→ Data block:
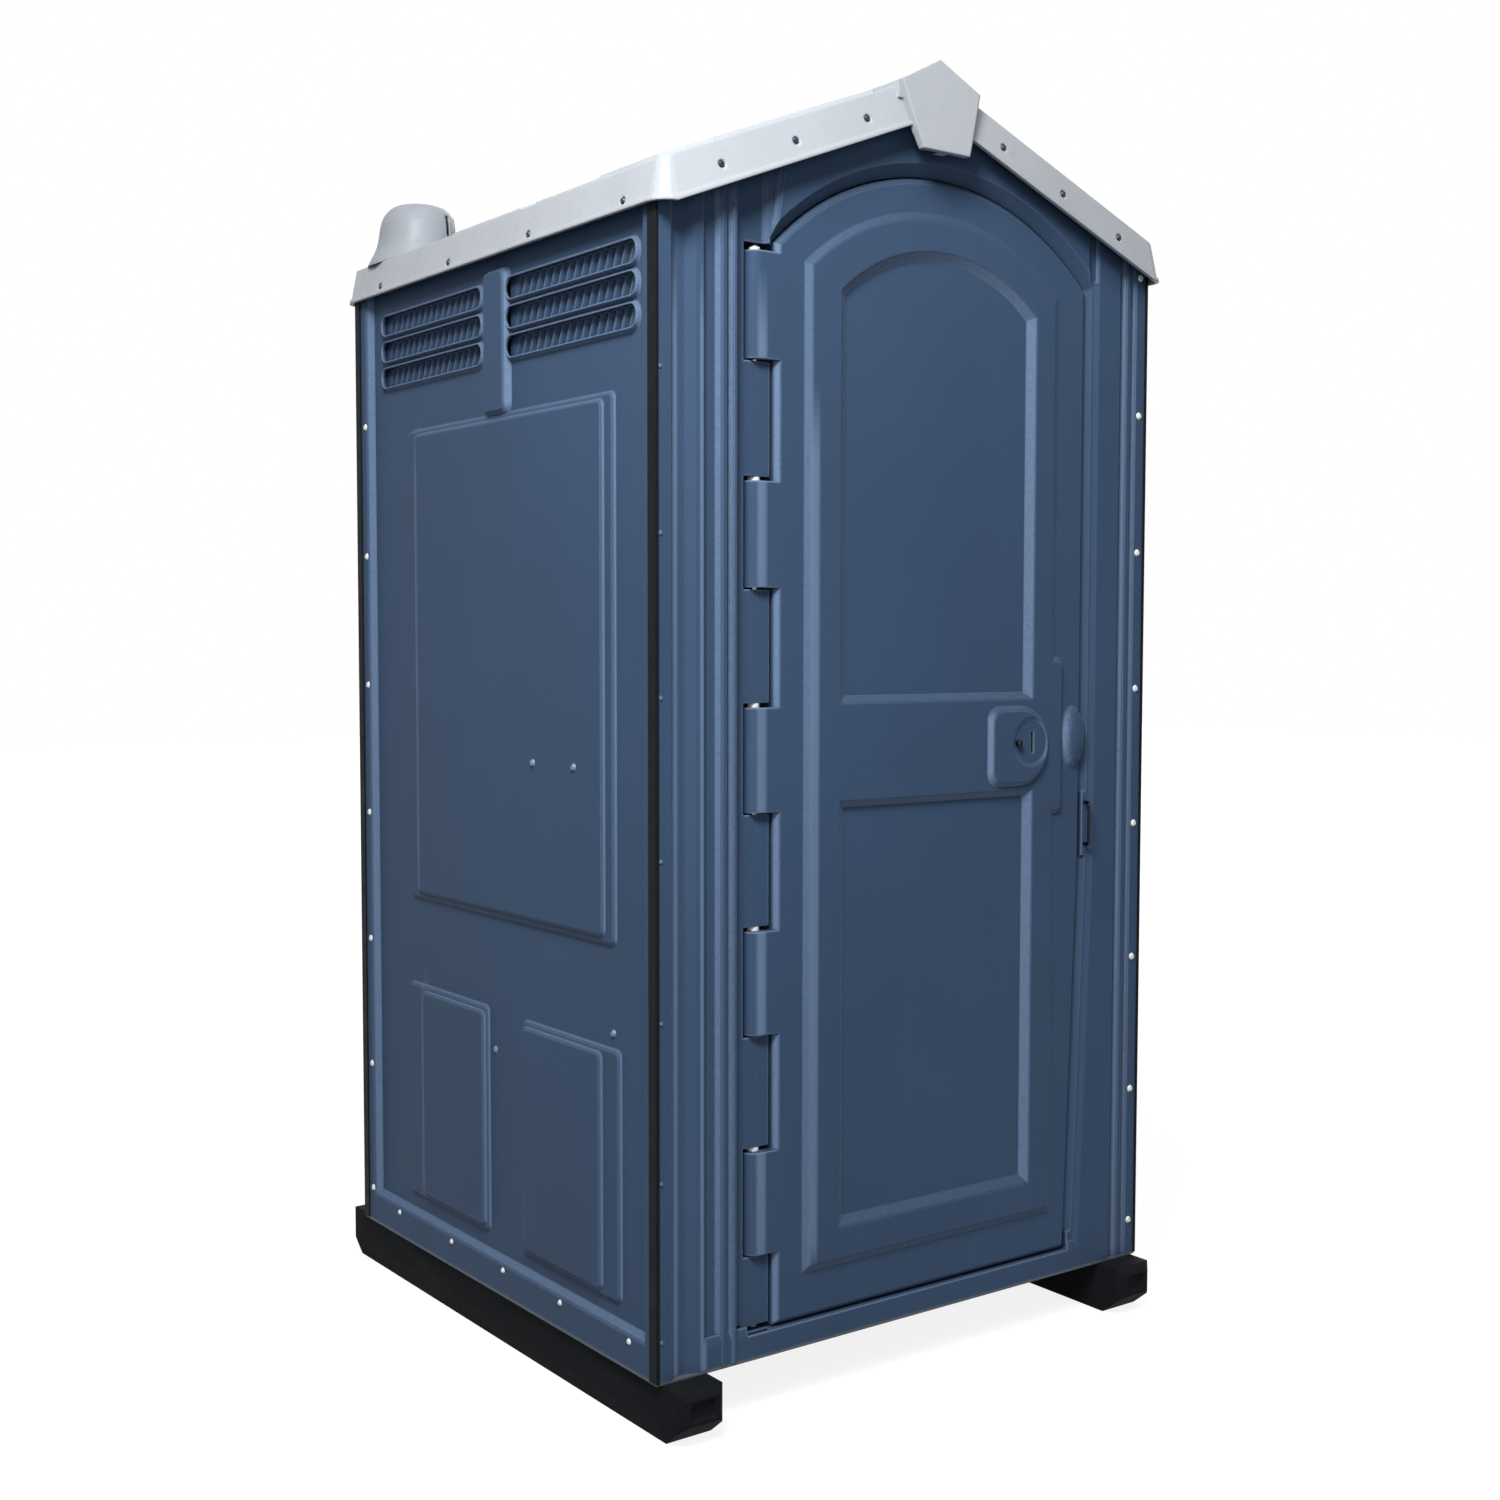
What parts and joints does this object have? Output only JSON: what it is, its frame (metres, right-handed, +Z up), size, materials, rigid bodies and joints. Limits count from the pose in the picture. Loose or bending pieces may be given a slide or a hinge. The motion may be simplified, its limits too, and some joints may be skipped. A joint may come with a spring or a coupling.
{
  "type": "portable toilet cabin",
  "caption": "Free-standing portable toilet cabin on skids with a hinged door and turn lock, gabled roof, louvred side walls, waste tank with seat and lid, and a urinal.",
  "frame": {"origin": "on the ground, under the middle of the skids", "axes": "+Z up, -Y out of the door side, +X to the right of a person facing the door"},
  "size_m": [1.1504, 1.246, 2.28],
  "materials": {
    "body": "fine satin moulded finish",
    "roof": "translucent pale grey, satin",
    "black": "matt black",
    "white": "smooth",
    "steel": "zinc plated",
    "tank": "dark grey moulded",
    "seat": "smooth",
    "bowl": "smooth",
    "hose": "matt",
    "indicator": "smooth",
    "paper": "soft paper",
    "pan": "moulded, non-slip treads"
  },
  "bodies": {
    "cabin": {"skid_left": "black", "skid_right": "black", "skid_bolts": "steel", "base_floor": "pan", "left_wall": "body", "right_wall": "body", "rear_wall": "body", "vent_screen_left": "body", "vent_screen_right": "body", "front_frame": "body", "corner_trim_front_left": "black", "corner_trim_front_right": "black", "corner_trim_rear_left": "black", "corner_trim_rear_right": "black", "corner_rivets": "white", "jamb_rivets": "body", "base_screws": "steel", "roof": "roof", "roof_rivets": "steel", "vent_cowl": "roof", "vent_pipe": "black", "hinge_rod": "steel", "closer_spring": "steel", "latch_keeper": "steel", "padlock_staple": "steel", "tank": "tank", "seat_hinge": "seat", "urinal": "bowl", "urinal_hose": "hose", "fixture_bolts": "steel", "paper_bracket": "black", "paper_spindle": "black"},
    "door": {"door_outer_skin": "body", "door_inner_skin": "body", "hinge_bushes": "white", "latch_case": "black", "coat_hook": "black"},
    "latch_turn": {"lock_spindle": "steel", "indicator_disc": "indicator", "latch_lever": "black"},
    "bolt": {"latch_bolt": "steel"},
    "seat": {"toilet_seat": "seat"},
    "lid": {"toilet_lid": "seat"},
    "roll_front": {"paper_roll_front": "paper"},
    "roll_rear": {"paper_roll_rear": "paper"}
  },
  "joints": [
    {"name": "door_hinge", "type": "hinge", "parent": "cabin", "child": "door", "pos_m": [-0.35, -0.541, 1.1], "axis": [0, 0, -1], "range_deg": [0, 110], "stiffness_Nm_per_rad": 1.2, "springref_deg": -22.92},
    {"name": "latch_turn", "type": "hinge", "parent": "door", "child": "latch_turn", "pos_m": [0.222, -0.55, 1.105], "axis": [0, 1, 0], "range_deg": [0, 90]},
    {"name": "bolt_slide", "type": "slide", "parent": "door", "child": "bolt", "axis": [1, 0, 0], "range_m": [0, 0.022]},
    {"name": "seat_lift", "type": "hinge", "parent": "cabin", "child": "seat", "pos_m": [0, 0.418, 0.606], "axis": [-1, 0, 0], "range_deg": [0, 93]},
    {"name": "lid_lift", "type": "hinge", "parent": "seat", "child": "lid", "pos_m": [0, 0.418, 0.606], "axis": [1, 0, 0], "range_deg": [-95, 0]},
    {"name": "roll_front_spin", "type": "hinge", "parent": "cabin", "child": "roll_front", "pos_m": [0.4597, -0.233, 0.703], "axis": [0, 1, 0], "continuous": true},
    {"name": "roll_rear_spin", "type": "hinge", "parent": "cabin", "child": "roll_rear", "pos_m": [0.4597, -0.127, 0.703], "axis": [0, 1, 0], "continuous": true}
  ],
  "couplings": [
    {"joint": "bolt_slide", "follows": "latch_turn", "m_per_rad": 0.014006}
  ]
}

→ Objective: Make an exact copy of all the data.

→ Response to the task:
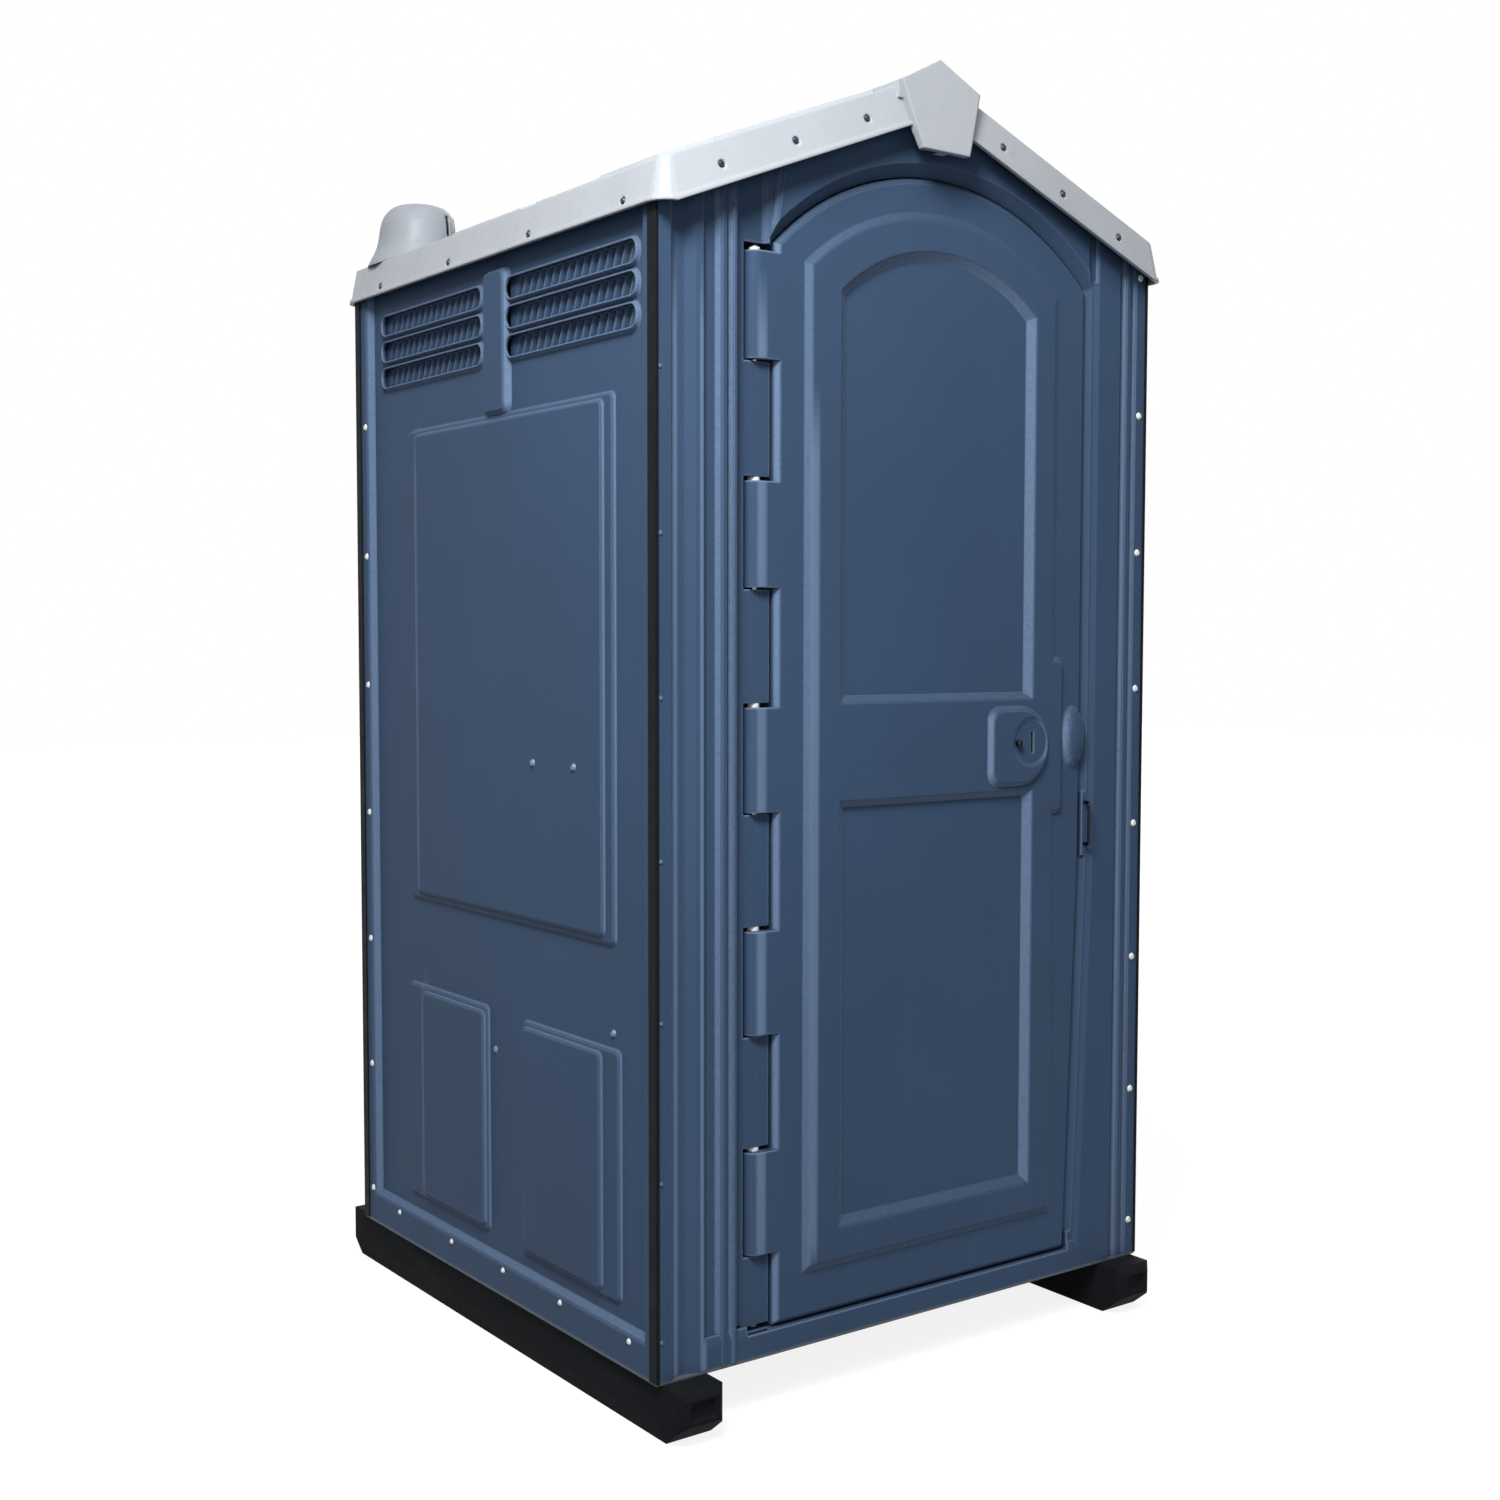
What parts and joints does this object have? Output only JSON: what it is, its frame (metres, right-handed, +Z up), size, materials, rigid bodies and joints. Limits count from the pose in the picture. Loose or bending pieces may be given a slide or a hinge. The motion may be simplified, its limits too, and some joints may be skipped. A joint may come with a spring or a coupling.
{
  "type": "portable toilet cabin",
  "caption": "Free-standing portable toilet cabin on skids with a hinged door and turn lock, gabled roof, louvred side walls, waste tank with seat and lid, and a urinal.",
  "frame": {"origin": "on the ground, under the middle of the skids", "axes": "+Z up, -Y out of the door side, +X to the right of a person facing the door"},
  "size_m": [1.1504, 1.246, 2.28],
  "materials": {
    "body": "fine satin moulded finish",
    "roof": "translucent pale grey, satin",
    "black": "matt black",
    "white": "smooth",
    "steel": "zinc plated",
    "tank": "dark grey moulded",
    "seat": "smooth",
    "bowl": "smooth",
    "hose": "matt",
    "indicator": "smooth",
    "paper": "soft paper",
    "pan": "moulded, non-slip treads"
  },
  "bodies": {
    "cabin": {"skid_left": "black", "skid_right": "black", "skid_bolts": "steel", "base_floor": "pan", "left_wall": "body", "right_wall": "body", "rear_wall": "body", "vent_screen_left": "body", "vent_screen_right": "body", "front_frame": "body", "corner_trim_front_left": "black", "corner_trim_front_right": "black", "corner_trim_rear_left": "black", "corner_trim_rear_right": "black", "corner_rivets": "white", "jamb_rivets": "body", "base_screws": "steel", "roof": "roof", "roof_rivets": "steel", "vent_cowl": "roof", "vent_pipe": "black", "hinge_rod": "steel", "closer_spring": "steel", "latch_keeper": "steel", "padlock_staple": "steel", "tank": "tank", "seat_hinge": "seat", "urinal": "bowl", "urinal_hose": "hose", "fixture_bolts": "steel", "paper_bracket": "black", "paper_spindle": "black"},
    "door": {"door_outer_skin": "body", "door_inner_skin": "body", "hinge_bushes": "white", "latch_case": "black", "coat_hook": "black"},
    "latch_turn": {"lock_spindle": "steel", "indicator_disc": "indicator", "latch_lever": "black"},
    "bolt": {"latch_bolt": "steel"},
    "seat": {"toilet_seat": "seat"},
    "lid": {"toilet_lid": "seat"},
    "roll_front": {"paper_roll_front": "paper"},
    "roll_rear": {"paper_roll_rear": "paper"}
  },
  "joints": [
    {"name": "door_hinge", "type": "hinge", "parent": "cabin", "child": "door", "pos_m": [-0.35, -0.541, 1.1], "axis": [0, 0, -1], "range_deg": [0, 110], "stiffness_Nm_per_rad": 1.2, "springref_deg": -22.92},
    {"name": "latch_turn", "type": "hinge", "parent": "door", "child": "latch_turn", "pos_m": [0.222, -0.55, 1.105], "axis": [0, 1, 0], "range_deg": [0, 90]},
    {"name": "bolt_slide", "type": "slide", "parent": "door", "child": "bolt", "axis": [1, 0, 0], "range_m": [0, 0.022]},
    {"name": "seat_lift", "type": "hinge", "parent": "cabin", "child": "seat", "pos_m": [0, 0.418, 0.606], "axis": [-1, 0, 0], "range_deg": [0, 93]},
    {"name": "lid_lift", "type": "hinge", "parent": "seat", "child": "lid", "pos_m": [0, 0.418, 0.606], "axis": [1, 0, 0], "range_deg": [-95, 0]},
    {"name": "roll_front_spin", "type": "hinge", "parent": "cabin", "child": "roll_front", "pos_m": [0.4597, -0.233, 0.703], "axis": [0, 1, 0], "continuous": true},
    {"name": "roll_rear_spin", "type": "hinge", "parent": "cabin", "child": "roll_rear", "pos_m": [0.4597, -0.127, 0.703], "axis": [0, 1, 0], "continuous": true}
  ],
  "couplings": [
    {"joint": "bolt_slide", "follows": "latch_turn", "m_per_rad": 0.014006}
  ]
}